►

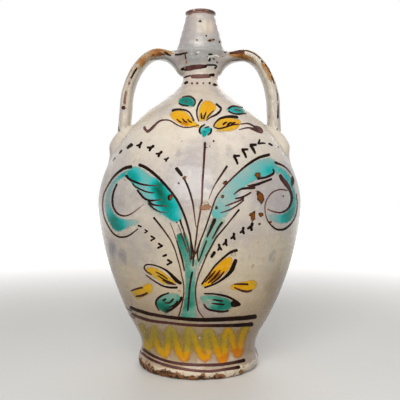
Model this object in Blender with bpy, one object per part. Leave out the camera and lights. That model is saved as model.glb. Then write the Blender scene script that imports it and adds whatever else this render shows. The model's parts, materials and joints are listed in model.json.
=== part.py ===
# Two-handled water jug, built the way a potter builds one: five sections thrown on the
# wheel and luted together with V-shaped tongue and groove rims, then two pulled strap
# handles that seat on the collar and on thumbed pads of clay on the shoulder.
# Lengths are in metres. The jug stands on z = 0 with its axis on Z and its handles on X.

import math

import bmesh
import bpy
from mathutils import Vector

# Heights of the outline, stacked from the ground up
FLANGE_RISE = 0.009
FOOT_WAIST_RISE = 0.015
FOOT_FLARE_RISE = 0.031
LOWER_BELLY_RISE = 0.150
UPPER_BELLY_RISE = 0.121
NECK_RISE = 0.039
COLLAR_RISE = 0.033
SPOUT_RISE = 0.052

# Radii of the outline, and how far its steps stand out
FOOT_WAIST_RADIUS = 0.0724
FLANGE_OVERHANG = 0.0041
BASE_UNDERCUT = 0.0045
FOOT_FLARE_WIDTH = 0.0116
BELLY_RADIUS = 0.1285
SHOULDER_RADIUS = 0.0610
NECK_RADIUS = 0.0223
SPOUT_FOOT_RADIUS = 0.0296
LEDGE_WIDTH = 0.0016
LEDGE_ROUNDING = 0.0024
SPOUT_TOP_RADIUS = 0.0184
LIP_OVERHANG = 0.0015
LIP_HEIGHT = 0.0065

# Slopes of the outline where its curves meet, and how far they run on before they bend
FLARE_SLOPE = 0.59
FLARE_RUN = 0.0110
BELLY_RUN = 0.0340
BELLY_FULLNESS_BELOW = 0.0470
BELLY_FULLNESS_ABOVE = 0.0430
SHOULDER_SLOPE = 0.80
SHOULDER_RUN = 0.0310
NECK_RUN = 0.0195
NECK_FULLNESS = 0.0116
COLLAR_FULLNESS = 0.0140
SPOUT_FULLNESS = 0.0120

# Walls and floor
FLOOR_THICKNESS = 0.012
FOOT_WALL = 0.0100
BELLY_WALL = 0.0070
NECK_WALL = 0.0060
SPOUT_FOOT_WALL = 0.0062
LIP_WALL = 0.0052

# Where the thrown sections are luted, measured along the height
FOOT_SEAM_ABOVE_WAIST = 0.010
NECK_SEAM_BELOW_WAIST = 0.011
TONGUE_DEPTH = 0.0030
SEAT_CLEARANCE = 0.0003

# Strap handles, the same on both sides but for the line of their bow
STRAP_WIDTH = 0.0300
STRAP_THICKNESS = 0.0136
STRAP_RIDGE = 0.0014
ROOT_WIDTH = 0.0340
ROOT_THICKNESS = 0.0330
ROOT_FILLET = 0.0200
ROOT_BELOW_LEDGE = 0.0155
ROOT_RUN = 0.0100
CROWN_RUN = 0.0120
SIDE_LEAN = 0.05
TAIL_RUN = 0.0150
TAIL_LEAN = 0.20
TAIL_SPREAD = 0.0020
TAIL_SINK = 0.0120
LEFT_CROWN_REACH = 0.0530
LEFT_CROWN_DROP = 0.0020
LEFT_SIDE_REACH = 0.0945
LEFT_SIDE_DROP = 0.0640
LEFT_BOW_SPREAD = 0.0200
LEFT_BOW_RISE = 0.0300
LEFT_LANDING_RADIUS = 0.0975
RIGHT_CROWN_REACH = 0.0560
RIGHT_CROWN_DROP = 0.0034
RIGHT_SIDE_REACH = 0.0935
RIGHT_SIDE_DROP = 0.0620
RIGHT_BOW_SPREAD = 0.0215
RIGHT_BOW_RISE = 0.0270
RIGHT_LANDING_RADIUS = 0.0955

# Pads of clay that carry the lower ends of the handles, thickest near their lower end
PAD_HEIGHT = 0.0125
PAD_HALF_WIDTH = 0.0205
PAD_ABOVE_LANDING = 0.0240
PAD_BELOW_LANDING = 0.0260
PAD_ROOT_DEPTH = 0.0050
PAD_LEAN = 1.6

# Fineness of the faceted surfaces
TURN_STEPS = 48
OUTLINE_STEPS = 48
STRAP_SIDES = 16
STRAP_STATIONS = 8
PAD_SIDES = 12
PAD_STATIONS = 12
SEAT_STATIONS = 60

# Heights above the ground that follow from the rises
FOOT_WAIST_Z = FLANGE_RISE + FOOT_WAIST_RISE
FOOT_FLARE_Z = FOOT_WAIST_Z + FOOT_FLARE_RISE
BELLY_Z = FOOT_FLARE_Z + LOWER_BELLY_RISE
SHOULDER_Z = BELLY_Z + UPPER_BELLY_RISE
NECK_Z = SHOULDER_Z + NECK_RISE
LEDGE_Z = NECK_Z + COLLAR_RISE
TOP_Z = LEDGE_Z + SPOUT_RISE

# Radii that follow from the others
FLANGE_RADIUS = FOOT_WAIST_RADIUS + FLANGE_OVERHANG
BASE_RADIUS = FLANGE_RADIUS - BASE_UNDERCUT
FOOT_FLARE_RADIUS = FOOT_WAIST_RADIUS + FOOT_FLARE_WIDTH
COLLAR_RADIUS = SPOUT_FOOT_RADIUS + LEDGE_WIDTH
LIP_RADIUS = SPOUT_TOP_RADIUS + LIP_OVERHANG


def clear_scene():
    for item in list(bpy.data.objects):
        bpy.data.objects.remove(item, do_unlink=True)


def glaze(name, colour, roughness):
    material = bpy.data.materials.new(name)
    material.use_nodes = True
    shader = material.node_tree.nodes["Principled BSDF"]
    shader.inputs["Base Color"].default_value = (*colour, 1.0)
    shader.inputs["Roughness"].default_value = roughness
    shader.inputs["Metallic"].default_value = 0.0
    material.diffuse_color = (*colour, 1.0)
    return material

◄

Your goal
Print the listing above from its first line through the line with "SPOUT_RISE = 0.052", and stop there.

Exercise answer
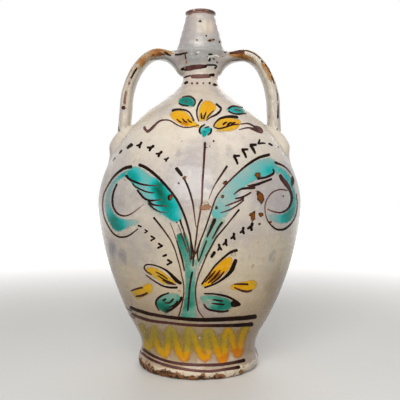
Model this object in Blender with bpy, one object per part. Leave out the camera and lights. That model is saved as model.glb. Then write the Blender scene script that imports it and adds whatever else this render shows. The model's parts, materials and joints are listed in model.json.
=== part.py ===
# Two-handled water jug, built the way a potter builds one: five sections thrown on the
# wheel and luted together with V-shaped tongue and groove rims, then two pulled strap
# handles that seat on the collar and on thumbed pads of clay on the shoulder.
# Lengths are in metres. The jug stands on z = 0 with its axis on Z and its handles on X.

import math

import bmesh
import bpy
from mathutils import Vector

# Heights of the outline, stacked from the ground up
FLANGE_RISE = 0.009
FOOT_WAIST_RISE = 0.015
FOOT_FLARE_RISE = 0.031
LOWER_BELLY_RISE = 0.150
UPPER_BELLY_RISE = 0.121
NECK_RISE = 0.039
COLLAR_RISE = 0.033
SPOUT_RISE = 0.052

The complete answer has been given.